# Problem to work on
Emit the entire listing verbatim.

┄┄┄┄┄┄┄┄┄┄

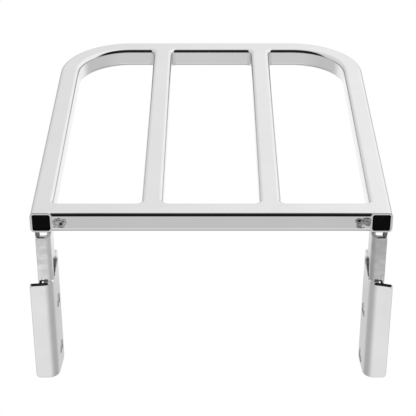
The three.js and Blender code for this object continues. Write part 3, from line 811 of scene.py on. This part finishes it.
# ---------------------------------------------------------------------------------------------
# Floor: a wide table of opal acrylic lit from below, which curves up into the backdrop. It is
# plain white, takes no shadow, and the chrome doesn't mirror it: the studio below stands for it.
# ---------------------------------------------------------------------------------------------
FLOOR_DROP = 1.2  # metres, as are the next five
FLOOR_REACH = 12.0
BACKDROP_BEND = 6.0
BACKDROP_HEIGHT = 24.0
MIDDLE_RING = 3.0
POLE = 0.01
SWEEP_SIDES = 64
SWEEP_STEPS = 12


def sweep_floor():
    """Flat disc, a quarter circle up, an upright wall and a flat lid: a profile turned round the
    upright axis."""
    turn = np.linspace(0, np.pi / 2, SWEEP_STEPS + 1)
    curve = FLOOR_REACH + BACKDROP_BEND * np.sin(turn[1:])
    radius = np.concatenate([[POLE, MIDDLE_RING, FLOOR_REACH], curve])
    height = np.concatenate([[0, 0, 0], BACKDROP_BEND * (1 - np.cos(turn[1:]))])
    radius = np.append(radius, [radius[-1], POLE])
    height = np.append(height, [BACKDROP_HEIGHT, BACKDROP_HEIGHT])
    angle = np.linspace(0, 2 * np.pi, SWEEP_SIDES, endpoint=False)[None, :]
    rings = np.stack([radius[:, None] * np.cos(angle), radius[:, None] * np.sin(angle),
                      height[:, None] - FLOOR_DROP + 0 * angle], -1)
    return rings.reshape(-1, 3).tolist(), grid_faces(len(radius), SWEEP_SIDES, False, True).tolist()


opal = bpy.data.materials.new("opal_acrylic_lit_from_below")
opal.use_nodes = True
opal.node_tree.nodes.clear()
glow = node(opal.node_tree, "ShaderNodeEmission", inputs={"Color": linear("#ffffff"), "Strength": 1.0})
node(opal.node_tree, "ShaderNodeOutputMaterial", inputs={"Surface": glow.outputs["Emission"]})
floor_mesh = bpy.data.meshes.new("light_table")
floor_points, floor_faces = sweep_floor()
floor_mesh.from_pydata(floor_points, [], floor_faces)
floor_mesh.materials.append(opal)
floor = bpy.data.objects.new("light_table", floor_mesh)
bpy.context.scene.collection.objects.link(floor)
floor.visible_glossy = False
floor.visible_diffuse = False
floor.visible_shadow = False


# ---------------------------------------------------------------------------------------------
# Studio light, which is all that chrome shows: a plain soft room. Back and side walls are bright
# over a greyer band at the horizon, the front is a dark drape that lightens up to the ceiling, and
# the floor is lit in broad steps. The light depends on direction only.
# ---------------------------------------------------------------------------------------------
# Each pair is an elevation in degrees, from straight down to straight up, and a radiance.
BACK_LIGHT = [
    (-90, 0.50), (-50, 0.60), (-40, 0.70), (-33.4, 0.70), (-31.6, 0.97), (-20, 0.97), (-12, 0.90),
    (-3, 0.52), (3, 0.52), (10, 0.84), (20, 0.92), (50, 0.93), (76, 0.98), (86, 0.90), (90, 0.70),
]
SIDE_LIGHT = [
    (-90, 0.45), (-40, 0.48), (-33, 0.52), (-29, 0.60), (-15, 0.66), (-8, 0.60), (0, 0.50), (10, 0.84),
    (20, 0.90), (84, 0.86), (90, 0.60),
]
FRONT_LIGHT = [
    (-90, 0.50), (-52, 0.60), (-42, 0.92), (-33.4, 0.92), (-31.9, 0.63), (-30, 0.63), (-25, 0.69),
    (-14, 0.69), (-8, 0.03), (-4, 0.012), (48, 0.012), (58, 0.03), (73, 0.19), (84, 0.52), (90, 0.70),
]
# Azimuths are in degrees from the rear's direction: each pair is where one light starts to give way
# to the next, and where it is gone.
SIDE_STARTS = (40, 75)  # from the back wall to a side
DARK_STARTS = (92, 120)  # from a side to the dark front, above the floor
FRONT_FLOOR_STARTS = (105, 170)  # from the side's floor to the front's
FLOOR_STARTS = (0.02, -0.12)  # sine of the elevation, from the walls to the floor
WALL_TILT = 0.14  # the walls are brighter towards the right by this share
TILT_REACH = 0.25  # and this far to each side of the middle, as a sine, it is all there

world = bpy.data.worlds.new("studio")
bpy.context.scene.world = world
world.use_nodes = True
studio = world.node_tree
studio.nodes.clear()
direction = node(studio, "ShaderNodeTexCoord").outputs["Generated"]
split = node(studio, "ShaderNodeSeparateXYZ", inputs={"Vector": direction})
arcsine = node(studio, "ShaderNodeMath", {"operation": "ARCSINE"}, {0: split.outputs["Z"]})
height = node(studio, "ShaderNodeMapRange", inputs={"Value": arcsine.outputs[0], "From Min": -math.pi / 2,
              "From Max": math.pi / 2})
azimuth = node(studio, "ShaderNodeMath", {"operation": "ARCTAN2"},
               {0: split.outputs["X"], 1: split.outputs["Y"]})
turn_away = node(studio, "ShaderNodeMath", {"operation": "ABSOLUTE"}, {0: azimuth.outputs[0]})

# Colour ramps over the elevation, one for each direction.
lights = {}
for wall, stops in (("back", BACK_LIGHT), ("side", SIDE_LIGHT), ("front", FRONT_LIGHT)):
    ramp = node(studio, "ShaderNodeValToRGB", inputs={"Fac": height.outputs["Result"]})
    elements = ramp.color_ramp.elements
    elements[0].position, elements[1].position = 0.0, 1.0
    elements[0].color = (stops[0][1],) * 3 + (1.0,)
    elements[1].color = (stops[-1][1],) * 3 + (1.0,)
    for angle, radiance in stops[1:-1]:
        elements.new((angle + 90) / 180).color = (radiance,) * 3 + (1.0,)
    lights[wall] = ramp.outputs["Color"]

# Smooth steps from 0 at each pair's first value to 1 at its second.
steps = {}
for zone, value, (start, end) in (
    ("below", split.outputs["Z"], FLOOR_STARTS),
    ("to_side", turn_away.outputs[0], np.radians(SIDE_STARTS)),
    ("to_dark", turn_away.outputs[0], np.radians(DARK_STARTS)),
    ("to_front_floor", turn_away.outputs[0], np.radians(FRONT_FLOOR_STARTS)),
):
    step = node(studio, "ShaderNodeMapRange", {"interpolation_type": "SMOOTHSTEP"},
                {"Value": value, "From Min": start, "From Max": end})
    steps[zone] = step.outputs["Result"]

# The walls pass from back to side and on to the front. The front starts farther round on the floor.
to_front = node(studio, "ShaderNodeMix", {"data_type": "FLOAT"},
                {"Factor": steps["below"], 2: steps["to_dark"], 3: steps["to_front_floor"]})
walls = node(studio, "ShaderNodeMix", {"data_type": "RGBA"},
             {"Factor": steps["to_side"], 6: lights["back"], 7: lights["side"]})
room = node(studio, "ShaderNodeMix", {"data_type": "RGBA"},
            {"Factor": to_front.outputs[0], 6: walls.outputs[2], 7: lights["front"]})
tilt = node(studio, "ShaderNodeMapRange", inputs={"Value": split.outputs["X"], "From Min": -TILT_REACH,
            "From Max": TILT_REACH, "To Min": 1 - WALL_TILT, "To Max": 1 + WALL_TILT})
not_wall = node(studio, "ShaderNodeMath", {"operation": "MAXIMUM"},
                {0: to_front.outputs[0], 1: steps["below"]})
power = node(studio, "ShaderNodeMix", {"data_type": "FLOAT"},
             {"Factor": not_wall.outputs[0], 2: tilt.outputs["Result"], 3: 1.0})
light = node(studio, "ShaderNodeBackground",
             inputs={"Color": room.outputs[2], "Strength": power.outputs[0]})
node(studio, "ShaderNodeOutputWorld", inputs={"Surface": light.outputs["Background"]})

┄┄┄┄┄┄┄┄┄┄

# Exercise response
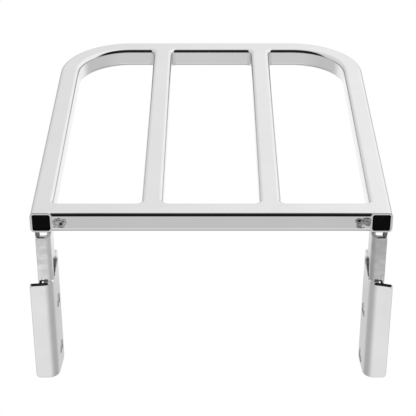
The three.js and Blender code for this object continues. Write part 3, from line 811 of scene.py on. This part finishes it.
# ---------------------------------------------------------------------------------------------
# Floor: a wide table of opal acrylic lit from below, which curves up into the backdrop. It is
# plain white, takes no shadow, and the chrome doesn't mirror it: the studio below stands for it.
# ---------------------------------------------------------------------------------------------
FLOOR_DROP = 1.2  # metres, as are the next five
FLOOR_REACH = 12.0
BACKDROP_BEND = 6.0
BACKDROP_HEIGHT = 24.0
MIDDLE_RING = 3.0
POLE = 0.01
SWEEP_SIDES = 64
SWEEP_STEPS = 12


def sweep_floor():
    """Flat disc, a quarter circle up, an upright wall and a flat lid: a profile turned round the
    upright axis."""
    turn = np.linspace(0, np.pi / 2, SWEEP_STEPS + 1)
    curve = FLOOR_REACH + BACKDROP_BEND * np.sin(turn[1:])
    radius = np.concatenate([[POLE, MIDDLE_RING, FLOOR_REACH], curve])
    height = np.concatenate([[0, 0, 0], BACKDROP_BEND * (1 - np.cos(turn[1:]))])
    radius = np.append(radius, [radius[-1], POLE])
    height = np.append(height, [BACKDROP_HEIGHT, BACKDROP_HEIGHT])
    angle = np.linspace(0, 2 * np.pi, SWEEP_SIDES, endpoint=False)[None, :]
    rings = np.stack([radius[:, None] * np.cos(angle), radius[:, None] * np.sin(angle),
                      height[:, None] - FLOOR_DROP + 0 * angle], -1)
    return rings.reshape(-1, 3).tolist(), grid_faces(len(radius), SWEEP_SIDES, False, True).tolist()


opal = bpy.data.materials.new("opal_acrylic_lit_from_below")
opal.use_nodes = True
opal.node_tree.nodes.clear()
glow = node(opal.node_tree, "ShaderNodeEmission", inputs={"Color": linear("#ffffff"), "Strength": 1.0})
node(opal.node_tree, "ShaderNodeOutputMaterial", inputs={"Surface": glow.outputs["Emission"]})
floor_mesh = bpy.data.meshes.new("light_table")
floor_points, floor_faces = sweep_floor()
floor_mesh.from_pydata(floor_points, [], floor_faces)
floor_mesh.materials.append(opal)
floor = bpy.data.objects.new("light_table", floor_mesh)
bpy.context.scene.collection.objects.link(floor)
floor.visible_glossy = False
floor.visible_diffuse = False
floor.visible_shadow = False


# ---------------------------------------------------------------------------------------------
# Studio light, which is all that chrome shows: a plain soft room. Back and side walls are bright
# over a greyer band at the horizon, the front is a dark drape that lightens up to the ceiling, and
# the floor is lit in broad steps. The light depends on direction only.
# ---------------------------------------------------------------------------------------------
# Each pair is an elevation in degrees, from straight down to straight up, and a radiance.
BACK_LIGHT = [
    (-90, 0.50), (-50, 0.60), (-40, 0.70), (-33.4, 0.70), (-31.6, 0.97), (-20, 0.97), (-12, 0.90),
    (-3, 0.52), (3, 0.52), (10, 0.84), (20, 0.92), (50, 0.93), (76, 0.98), (86, 0.90), (90, 0.70),
]
SIDE_LIGHT = [
    (-90, 0.45), (-40, 0.48), (-33, 0.52), (-29, 0.60), (-15, 0.66), (-8, 0.60), (0, 0.50), (10, 0.84),
    (20, 0.90), (84, 0.86), (90, 0.60),
]
FRONT_LIGHT = [
    (-90, 0.50), (-52, 0.60), (-42, 0.92), (-33.4, 0.92), (-31.9, 0.63), (-30, 0.63), (-25, 0.69),
    (-14, 0.69), (-8, 0.03), (-4, 0.012), (48, 0.012), (58, 0.03), (73, 0.19), (84, 0.52), (90, 0.70),
]
# Azimuths are in degrees from the rear's direction: each pair is where one light starts to give way
# to the next, and where it is gone.
SIDE_STARTS = (40, 75)  # from the back wall to a side
DARK_STARTS = (92, 120)  # from a side to the dark front, above the floor
FRONT_FLOOR_STARTS = (105, 170)  # from the side's floor to the front's
FLOOR_STARTS = (0.02, -0.12)  # sine of the elevation, from the walls to the floor
WALL_TILT = 0.14  # the walls are brighter towards the right by this share
TILT_REACH = 0.25  # and this far to each side of the middle, as a sine, it is all there

world = bpy.data.worlds.new("studio")
bpy.context.scene.world = world
world.use_nodes = True
studio = world.node_tree
studio.nodes.clear()
direction = node(studio, "ShaderNodeTexCoord").outputs["Generated"]
split = node(studio, "ShaderNodeSeparateXYZ", inputs={"Vector": direction})
arcsine = node(studio, "ShaderNodeMath", {"operation": "ARCSINE"}, {0: split.outputs["Z"]})
height = node(studio, "ShaderNodeMapRange", inputs={"Value": arcsine.outputs[0], "From Min": -math.pi / 2,
              "From Max": math.pi / 2})
azimuth = node(studio, "ShaderNodeMath", {"operation": "ARCTAN2"},
               {0: split.outputs["X"], 1: split.outputs["Y"]})
turn_away = node(studio, "ShaderNodeMath", {"operation": "ABSOLUTE"}, {0: azimuth.outputs[0]})

# Colour ramps over the elevation, one for each direction.
lights = {}
for wall, stops in (("back", BACK_LIGHT), ("side", SIDE_LIGHT), ("front", FRONT_LIGHT)):
    ramp = node(studio, "ShaderNodeValToRGB", inputs={"Fac": height.outputs["Result"]})
    elements = ramp.color_ramp.elements
    elements[0].position, elements[1].position = 0.0, 1.0
    elements[0].color = (stops[0][1],) * 3 + (1.0,)
    elements[1].color = (stops[-1][1],) * 3 + (1.0,)
    for angle, radiance in stops[1:-1]:
        elements.new((angle + 90) / 180).color = (radiance,) * 3 + (1.0,)
    lights[wall] = ramp.outputs["Color"]

# Smooth steps from 0 at each pair's first value to 1 at its second.
steps = {}
for zone, value, (start, end) in (
    ("below", split.outputs["Z"], FLOOR_STARTS),
    ("to_side", turn_away.outputs[0], np.radians(SIDE_STARTS)),
    ("to_dark", turn_away.outputs[0], np.radians(DARK_STARTS)),
    ("to_front_floor", turn_away.outputs[0], np.radians(FRONT_FLOOR_STARTS)),
):
    step = node(studio, "ShaderNodeMapRange", {"interpolation_type": "SMOOTHSTEP"},
                {"Value": value, "From Min": start, "From Max": end})
    steps[zone] = step.outputs["Result"]

# The walls pass from back to side and on to the front. The front starts farther round on the floor.
to_front = node(studio, "ShaderNodeMix", {"data_type": "FLOAT"},
                {"Factor": steps["below"], 2: steps["to_dark"], 3: steps["to_front_floor"]})
walls = node(studio, "ShaderNodeMix", {"data_type": "RGBA"},
             {"Factor": steps["to_side"], 6: lights["back"], 7: lights["side"]})
room = node(studio, "ShaderNodeMix", {"data_type": "RGBA"},
            {"Factor": to_front.outputs[0], 6: walls.outputs[2], 7: lights["front"]})
tilt = node(studio, "ShaderNodeMapRange", inputs={"Value": split.outputs["X"], "From Min": -TILT_REACH,
            "From Max": TILT_REACH, "To Min": 1 - WALL_TILT, "To Max": 1 + WALL_TILT})
not_wall = node(studio, "ShaderNodeMath", {"operation": "MAXIMUM"},
                {0: to_front.outputs[0], 1: steps["below"]})
power = node(studio, "ShaderNodeMix", {"data_type": "FLOAT"},
             {"Factor": not_wall.outputs[0], 2: tilt.outputs["Result"], 3: 1.0})
light = node(studio, "ShaderNodeBackground",
             inputs={"Color": room.outputs[2], "Strength": power.outputs[0]})
node(studio, "ShaderNodeOutputWorld", inputs={"Surface": light.outputs["Background"]})